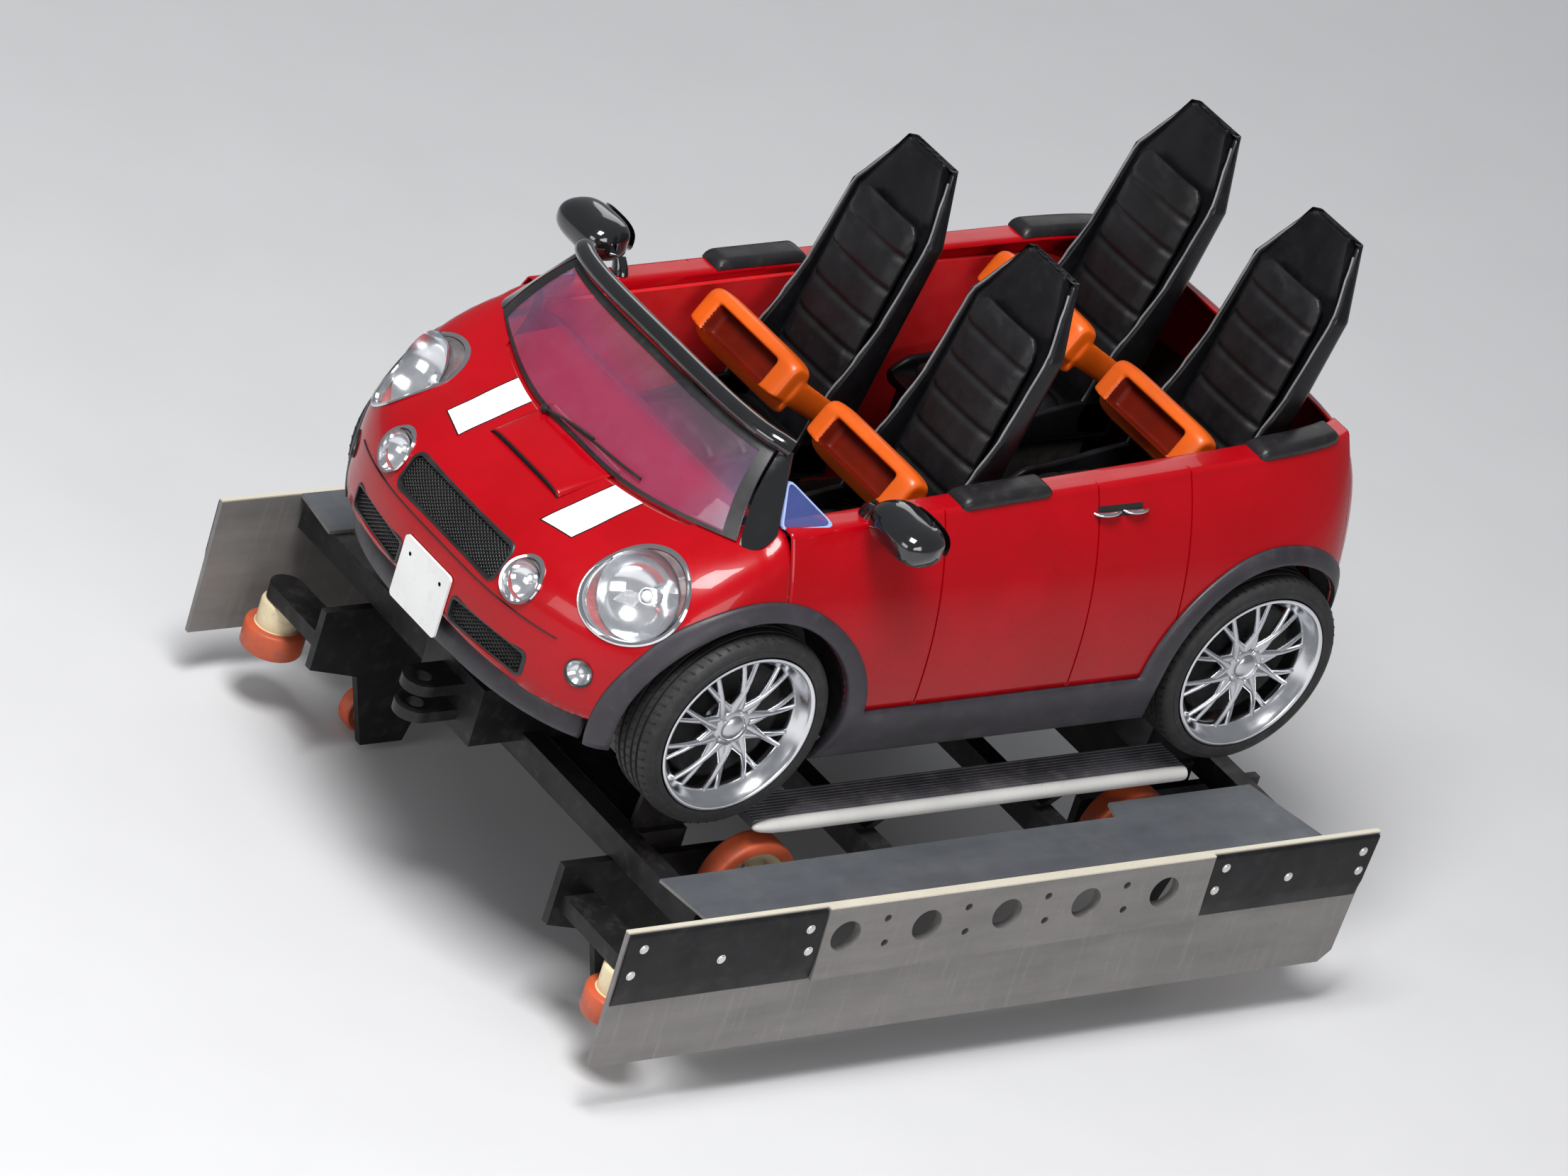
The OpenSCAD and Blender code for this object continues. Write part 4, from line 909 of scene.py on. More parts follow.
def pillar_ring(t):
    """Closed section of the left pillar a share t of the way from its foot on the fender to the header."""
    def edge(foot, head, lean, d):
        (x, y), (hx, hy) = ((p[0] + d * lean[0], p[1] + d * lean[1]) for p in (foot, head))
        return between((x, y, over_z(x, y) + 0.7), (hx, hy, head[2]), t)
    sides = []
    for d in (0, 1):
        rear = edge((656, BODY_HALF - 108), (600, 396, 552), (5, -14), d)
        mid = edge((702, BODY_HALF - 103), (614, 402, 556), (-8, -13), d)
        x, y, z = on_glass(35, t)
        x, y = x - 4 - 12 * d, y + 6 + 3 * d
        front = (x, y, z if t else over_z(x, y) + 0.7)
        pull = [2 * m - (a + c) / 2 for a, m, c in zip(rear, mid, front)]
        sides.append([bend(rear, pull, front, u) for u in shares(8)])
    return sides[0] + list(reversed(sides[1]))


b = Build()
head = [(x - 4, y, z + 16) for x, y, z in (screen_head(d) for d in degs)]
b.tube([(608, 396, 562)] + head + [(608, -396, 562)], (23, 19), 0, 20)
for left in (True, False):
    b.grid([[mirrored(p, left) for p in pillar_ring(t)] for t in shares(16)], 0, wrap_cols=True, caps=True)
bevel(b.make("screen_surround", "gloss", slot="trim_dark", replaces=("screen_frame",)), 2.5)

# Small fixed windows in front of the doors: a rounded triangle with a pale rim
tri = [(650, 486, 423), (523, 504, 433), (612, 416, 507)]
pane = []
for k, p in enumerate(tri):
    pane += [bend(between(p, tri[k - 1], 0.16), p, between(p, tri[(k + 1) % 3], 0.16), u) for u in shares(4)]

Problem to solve
Return all of the data word for word.

Task answer
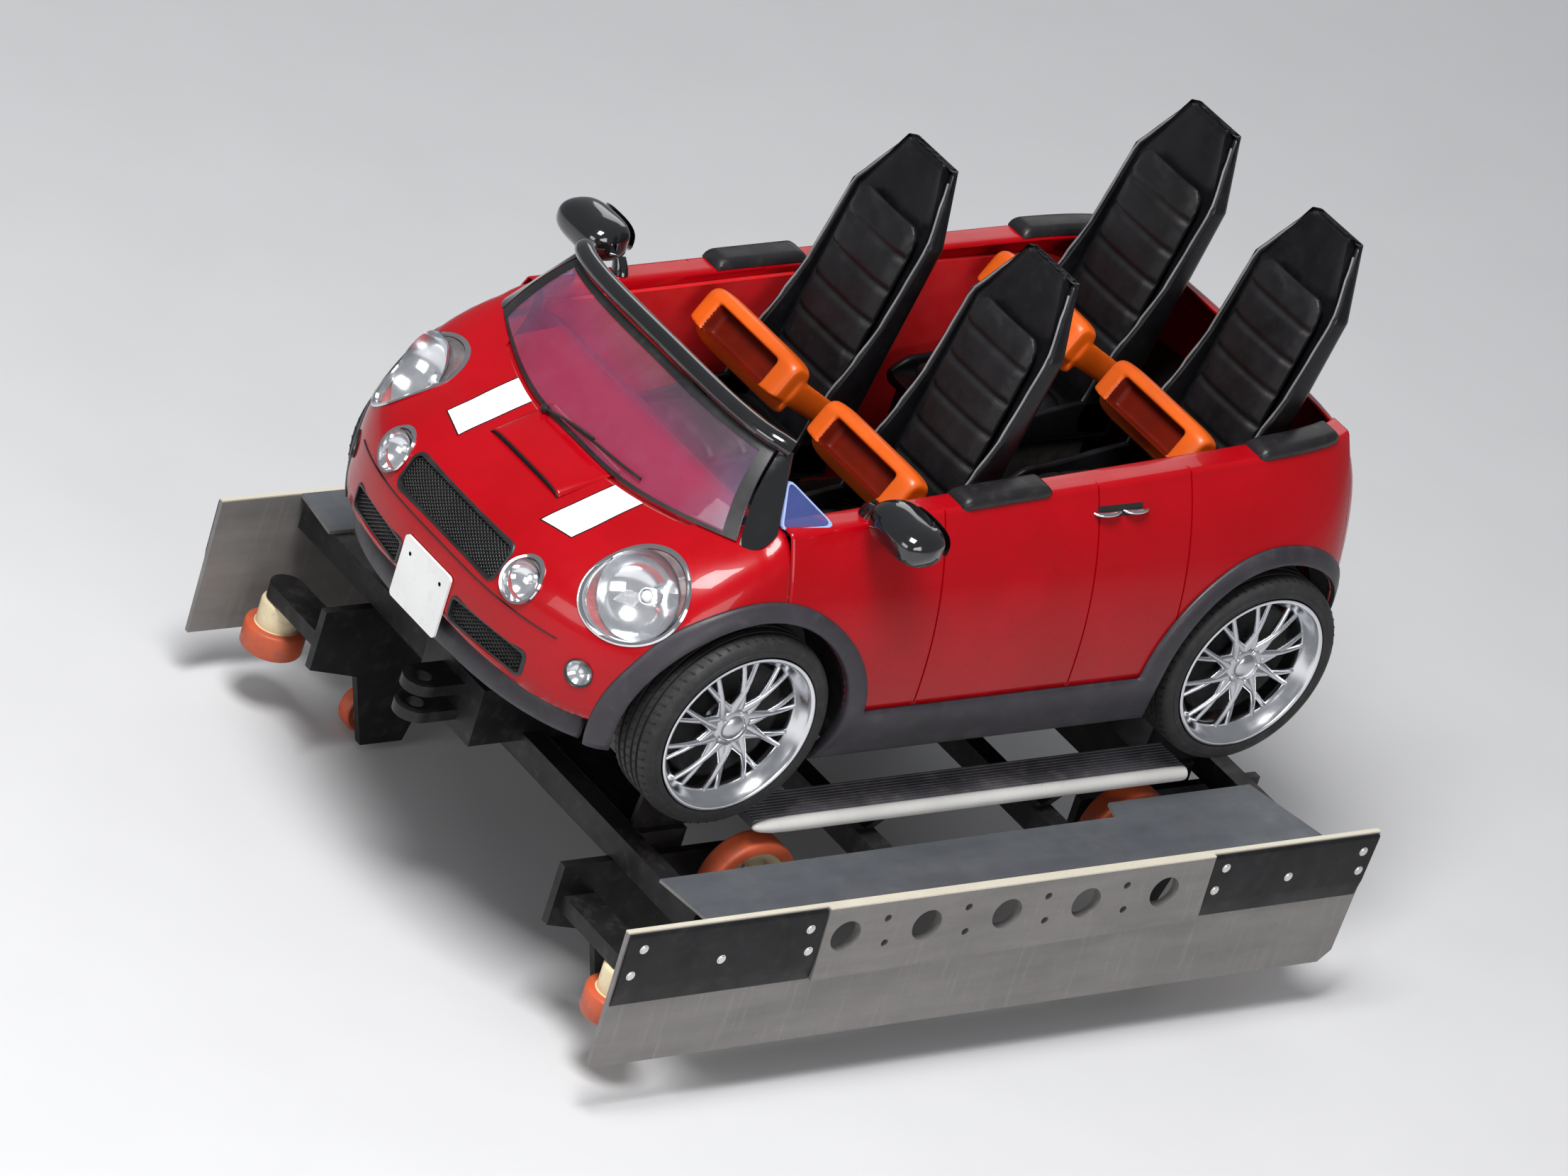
The OpenSCAD and Blender code for this object continues. Write part 4, from line 909 of scene.py on. More parts follow.
def pillar_ring(t):
    """Closed section of the left pillar a share t of the way from its foot on the fender to the header."""
    def edge(foot, head, lean, d):
        (x, y), (hx, hy) = ((p[0] + d * lean[0], p[1] + d * lean[1]) for p in (foot, head))
        return between((x, y, over_z(x, y) + 0.7), (hx, hy, head[2]), t)
    sides = []
    for d in (0, 1):
        rear = edge((656, BODY_HALF - 108), (600, 396, 552), (5, -14), d)
        mid = edge((702, BODY_HALF - 103), (614, 402, 556), (-8, -13), d)
        x, y, z = on_glass(35, t)
        x, y = x - 4 - 12 * d, y + 6 + 3 * d
        front = (x, y, z if t else over_z(x, y) + 0.7)
        pull = [2 * m - (a + c) / 2 for a, m, c in zip(rear, mid, front)]
        sides.append([bend(rear, pull, front, u) for u in shares(8)])
    return sides[0] + list(reversed(sides[1]))


b = Build()
head = [(x - 4, y, z + 16) for x, y, z in (screen_head(d) for d in degs)]
b.tube([(608, 396, 562)] + head + [(608, -396, 562)], (23, 19), 0, 20)
for left in (True, False):
    b.grid([[mirrored(p, left) for p in pillar_ring(t)] for t in shares(16)], 0, wrap_cols=True, caps=True)
bevel(b.make("screen_surround", "gloss", slot="trim_dark", replaces=("screen_frame",)), 2.5)

# Small fixed windows in front of the doors: a rounded triangle with a pale rim
tri = [(650, 486, 423), (523, 504, 433), (612, 416, 507)]
pane = []
for k, p in enumerate(tri):
    pane += [bend(between(p, tri[k - 1], 0.16), p, between(p, tri[(k + 1) % 3], 0.16), u) for u in shares(4)]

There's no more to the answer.